While revisiting my China tech sector thesis via rereading through the CCP 5 year plan / white paper <Socialism
with Chinese characteristics>, I noted there is significant effort
directed by the government to investing in deep tech beyond
<Ecommerce and gaming>, into areas such as quantum computing,
photonics and semiconductors chips and electronics, network
communications, artificial intelligence, biomedicine, modern energy
systems. Also, despite my earlier wariness of Alibaba and its complex accounting and corporate structure, there are certain prominent value investors whom did their parallel research and haven been averaging down on the company. I look forward to checking out Baba's quarter earnings on 03 Aug before I initiate my positions in the ETF.
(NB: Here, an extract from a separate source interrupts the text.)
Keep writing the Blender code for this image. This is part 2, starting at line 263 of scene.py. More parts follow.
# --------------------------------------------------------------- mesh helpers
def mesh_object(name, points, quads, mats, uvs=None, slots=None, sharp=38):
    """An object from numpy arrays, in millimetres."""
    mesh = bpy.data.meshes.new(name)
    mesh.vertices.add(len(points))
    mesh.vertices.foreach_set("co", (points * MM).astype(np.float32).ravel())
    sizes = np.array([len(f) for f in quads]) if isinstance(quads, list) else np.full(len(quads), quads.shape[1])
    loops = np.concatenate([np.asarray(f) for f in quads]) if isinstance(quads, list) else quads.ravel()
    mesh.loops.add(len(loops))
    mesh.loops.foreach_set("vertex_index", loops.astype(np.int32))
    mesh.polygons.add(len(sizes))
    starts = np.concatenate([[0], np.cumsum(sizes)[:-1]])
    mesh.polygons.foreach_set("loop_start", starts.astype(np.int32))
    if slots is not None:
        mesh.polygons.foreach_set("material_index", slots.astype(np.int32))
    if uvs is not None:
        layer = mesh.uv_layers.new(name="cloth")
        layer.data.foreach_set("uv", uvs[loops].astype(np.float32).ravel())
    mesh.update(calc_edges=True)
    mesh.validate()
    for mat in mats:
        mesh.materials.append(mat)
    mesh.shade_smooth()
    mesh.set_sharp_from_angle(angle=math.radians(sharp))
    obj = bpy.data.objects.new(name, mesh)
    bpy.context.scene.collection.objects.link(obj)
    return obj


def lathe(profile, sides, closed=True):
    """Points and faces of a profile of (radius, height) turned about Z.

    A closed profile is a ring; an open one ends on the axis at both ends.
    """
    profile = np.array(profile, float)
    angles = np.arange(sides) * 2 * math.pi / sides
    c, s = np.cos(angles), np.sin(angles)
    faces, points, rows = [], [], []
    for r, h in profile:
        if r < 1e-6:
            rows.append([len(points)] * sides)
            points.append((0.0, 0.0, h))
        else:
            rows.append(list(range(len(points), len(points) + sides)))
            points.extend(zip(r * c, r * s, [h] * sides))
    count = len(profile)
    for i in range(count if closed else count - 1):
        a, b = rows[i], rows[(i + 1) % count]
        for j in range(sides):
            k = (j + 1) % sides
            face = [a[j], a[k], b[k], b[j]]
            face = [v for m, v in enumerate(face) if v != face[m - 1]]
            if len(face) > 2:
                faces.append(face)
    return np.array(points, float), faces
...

I am not quite ready to take an active position on Baba but I am more open to increasing my exposure via the Hang Seng Tech ETF to the cloud computing and e-commerce arm, especially since valuations of the sector corrected significantly. There are interesting sectors that are also a beneficiary of the white paper such as clean energy generation and distribution (BYD), self driving cars and camera parts (Sunny optical), huge demand of cheap handsets in India in developing markets (Xiaomi), fast deveopments in the semiconductor space (SMIC), and telemedicine (JD Health and Alibaba Health). As I am painfully aware that I don't know when the market will bottom out, I will gradually average down until I hit my portfolio allocation limits.